Start of Dataset section
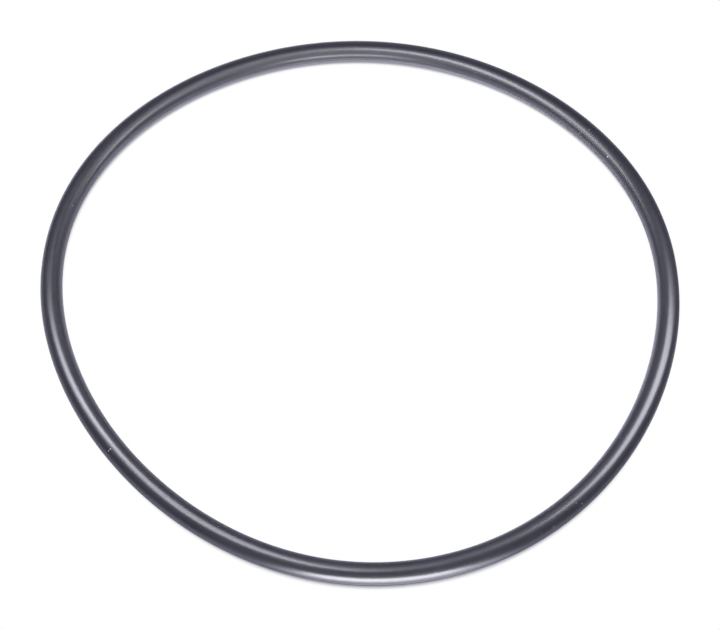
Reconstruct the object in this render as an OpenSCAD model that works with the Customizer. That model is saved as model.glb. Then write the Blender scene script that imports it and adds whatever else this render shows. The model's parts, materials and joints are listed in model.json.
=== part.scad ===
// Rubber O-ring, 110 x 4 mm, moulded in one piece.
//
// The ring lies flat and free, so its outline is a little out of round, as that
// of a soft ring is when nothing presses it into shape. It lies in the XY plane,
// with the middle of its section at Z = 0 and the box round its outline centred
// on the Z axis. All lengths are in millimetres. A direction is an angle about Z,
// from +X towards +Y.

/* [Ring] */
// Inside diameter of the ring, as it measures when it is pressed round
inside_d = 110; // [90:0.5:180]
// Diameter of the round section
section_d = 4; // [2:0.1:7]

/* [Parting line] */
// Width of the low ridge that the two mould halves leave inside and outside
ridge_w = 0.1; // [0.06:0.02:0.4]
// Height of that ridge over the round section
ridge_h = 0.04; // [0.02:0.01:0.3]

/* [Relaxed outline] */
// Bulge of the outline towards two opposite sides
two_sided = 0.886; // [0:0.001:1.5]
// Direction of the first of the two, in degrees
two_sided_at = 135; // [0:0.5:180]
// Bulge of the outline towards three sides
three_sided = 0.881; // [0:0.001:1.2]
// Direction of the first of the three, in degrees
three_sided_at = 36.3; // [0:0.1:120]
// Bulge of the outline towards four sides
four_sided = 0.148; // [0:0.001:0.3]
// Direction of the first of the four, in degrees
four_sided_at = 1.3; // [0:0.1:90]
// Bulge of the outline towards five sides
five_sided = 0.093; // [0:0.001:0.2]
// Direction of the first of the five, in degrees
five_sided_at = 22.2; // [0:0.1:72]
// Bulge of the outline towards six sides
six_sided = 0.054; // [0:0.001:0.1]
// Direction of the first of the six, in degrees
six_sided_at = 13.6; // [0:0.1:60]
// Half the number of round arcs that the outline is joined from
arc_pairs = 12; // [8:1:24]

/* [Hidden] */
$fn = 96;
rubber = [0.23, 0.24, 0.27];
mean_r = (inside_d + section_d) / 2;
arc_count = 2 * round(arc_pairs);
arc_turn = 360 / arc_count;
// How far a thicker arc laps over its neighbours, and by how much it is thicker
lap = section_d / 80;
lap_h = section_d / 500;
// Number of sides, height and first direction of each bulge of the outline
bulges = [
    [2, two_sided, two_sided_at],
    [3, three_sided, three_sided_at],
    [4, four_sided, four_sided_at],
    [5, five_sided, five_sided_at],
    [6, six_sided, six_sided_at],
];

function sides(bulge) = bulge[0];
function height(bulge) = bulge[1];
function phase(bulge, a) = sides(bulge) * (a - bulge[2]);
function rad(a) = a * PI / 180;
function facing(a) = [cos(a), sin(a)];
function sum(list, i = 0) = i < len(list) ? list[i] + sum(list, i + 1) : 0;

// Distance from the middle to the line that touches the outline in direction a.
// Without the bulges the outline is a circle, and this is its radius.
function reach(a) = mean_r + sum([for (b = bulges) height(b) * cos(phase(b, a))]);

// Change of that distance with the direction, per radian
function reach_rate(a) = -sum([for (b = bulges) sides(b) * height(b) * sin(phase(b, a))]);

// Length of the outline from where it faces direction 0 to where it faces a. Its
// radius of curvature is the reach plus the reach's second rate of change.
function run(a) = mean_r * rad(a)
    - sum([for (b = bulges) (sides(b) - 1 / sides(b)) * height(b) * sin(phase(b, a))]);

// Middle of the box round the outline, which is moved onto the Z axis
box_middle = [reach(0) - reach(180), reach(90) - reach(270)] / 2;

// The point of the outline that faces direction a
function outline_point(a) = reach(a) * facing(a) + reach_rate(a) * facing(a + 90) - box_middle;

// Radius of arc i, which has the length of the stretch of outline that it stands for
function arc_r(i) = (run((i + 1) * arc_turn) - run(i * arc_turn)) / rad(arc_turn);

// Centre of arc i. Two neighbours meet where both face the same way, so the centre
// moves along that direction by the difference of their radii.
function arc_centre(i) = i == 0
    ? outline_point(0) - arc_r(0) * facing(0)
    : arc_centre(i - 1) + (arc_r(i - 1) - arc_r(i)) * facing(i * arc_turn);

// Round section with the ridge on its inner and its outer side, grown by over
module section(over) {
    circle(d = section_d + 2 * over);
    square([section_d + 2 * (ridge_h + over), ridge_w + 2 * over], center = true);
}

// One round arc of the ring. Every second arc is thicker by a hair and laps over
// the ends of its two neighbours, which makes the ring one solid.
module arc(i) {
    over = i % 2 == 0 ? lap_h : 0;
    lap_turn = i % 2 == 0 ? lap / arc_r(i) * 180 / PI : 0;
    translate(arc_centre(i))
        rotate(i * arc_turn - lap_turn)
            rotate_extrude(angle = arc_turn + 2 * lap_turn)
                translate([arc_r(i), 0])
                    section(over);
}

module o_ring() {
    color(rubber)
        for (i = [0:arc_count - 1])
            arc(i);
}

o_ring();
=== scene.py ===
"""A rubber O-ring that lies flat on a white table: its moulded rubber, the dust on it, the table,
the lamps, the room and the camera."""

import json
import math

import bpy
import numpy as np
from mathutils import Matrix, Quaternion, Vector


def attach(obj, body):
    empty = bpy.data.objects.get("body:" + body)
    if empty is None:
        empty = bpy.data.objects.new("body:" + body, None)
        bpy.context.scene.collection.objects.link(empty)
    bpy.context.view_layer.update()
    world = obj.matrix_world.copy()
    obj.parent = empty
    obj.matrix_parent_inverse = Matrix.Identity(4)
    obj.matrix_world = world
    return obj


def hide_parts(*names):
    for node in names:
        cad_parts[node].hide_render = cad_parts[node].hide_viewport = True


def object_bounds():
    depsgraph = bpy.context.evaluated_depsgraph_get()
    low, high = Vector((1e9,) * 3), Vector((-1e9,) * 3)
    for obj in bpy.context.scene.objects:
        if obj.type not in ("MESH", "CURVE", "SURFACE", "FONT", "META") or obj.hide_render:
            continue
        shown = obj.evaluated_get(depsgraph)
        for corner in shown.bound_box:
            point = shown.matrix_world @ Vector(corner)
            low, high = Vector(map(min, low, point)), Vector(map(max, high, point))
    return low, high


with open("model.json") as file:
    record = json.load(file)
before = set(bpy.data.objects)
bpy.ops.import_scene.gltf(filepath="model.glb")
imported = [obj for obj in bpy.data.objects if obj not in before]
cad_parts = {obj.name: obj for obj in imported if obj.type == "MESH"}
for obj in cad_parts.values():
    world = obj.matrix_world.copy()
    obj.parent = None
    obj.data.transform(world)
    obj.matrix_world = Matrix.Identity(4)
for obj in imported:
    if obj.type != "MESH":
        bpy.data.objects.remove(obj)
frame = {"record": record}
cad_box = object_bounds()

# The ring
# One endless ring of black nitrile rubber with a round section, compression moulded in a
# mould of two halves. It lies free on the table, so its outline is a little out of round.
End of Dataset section
Exactly as written, give again every line from the one containing "in imported if" through the last line of the material above, and no other lines.

cad_parts = {obj.name: obj for obj in imported if obj.type == "MESH"}
for obj in cad_parts.values():
    world = obj.matrix_world.copy()
    obj.parent = None
    obj.data.transform(world)
    obj.matrix_world = Matrix.Identity(4)
for obj in imported:
    if obj.type != "MESH":
        bpy.data.objects.remove(obj)
frame = {"record": record}
cad_box = object_bounds()

# The ring
# One endless ring of black nitrile rubber with a round section, compression moulded in a
# mould of two halves. It lies free on the table, so its outline is a little out of round.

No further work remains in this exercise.